Against Notre Dame, Swoopes illustrated why his package of plays is known as the 18-Wheeler. He directed most of the two second-quarter touchdowns that gave Texas a 21-14 lead. When he returned to the game in both overtimes, the worn-down Notre Dame defense could not slow him down. Irish safety Avery Sebastian took him on in the second overtime and had to be helped off the field. Swoopes scored the winning touchdown on a 6-yard run on the next play.
"It feels different, but it feels good," said Swoopes, who finished with 53 yards on 13 carries. "Anything that I have to do to win, I'll do it. I feel like this team has the same mentality. ... I don't know what it was. I don't know how to describe it. I just knew we were going to keep on fighting."

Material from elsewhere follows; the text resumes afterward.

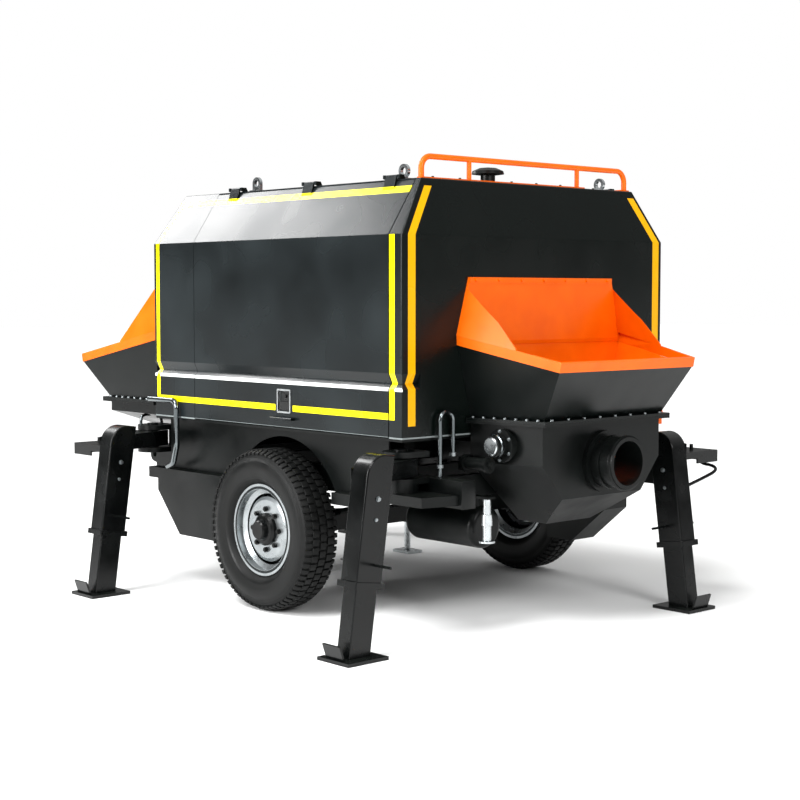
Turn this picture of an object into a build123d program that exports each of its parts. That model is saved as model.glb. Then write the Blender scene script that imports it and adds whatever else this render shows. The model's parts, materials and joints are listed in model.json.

The Longhorns gained 517 yards of total offense in their first game under new coordinator Sterlin Gilbert, another sign that maybe Year 3 will be different for Strong. He has taken a lot of guff for going 11-14 since he has been in Austin.
On Sunday night, the calendar read September. But Strong's team had just won a game that felt like November. At the end of his conference, someone asked him if he felt a sense of relief.
"No," Strong said, laughing, "because I've still got a few more to go, so I don't have any relief. I don't think you get any relief."
This time, the heartbreak was felt on the other sideline. The Longhorns face Oklahoma and Oklahoma State in the first half of the season. They will find out soon enough if this victory signified a change, or merely a finish in which the coin flipped their way. The thing about coin flips is, if you flip one 12 times, you usually finish around 6-6.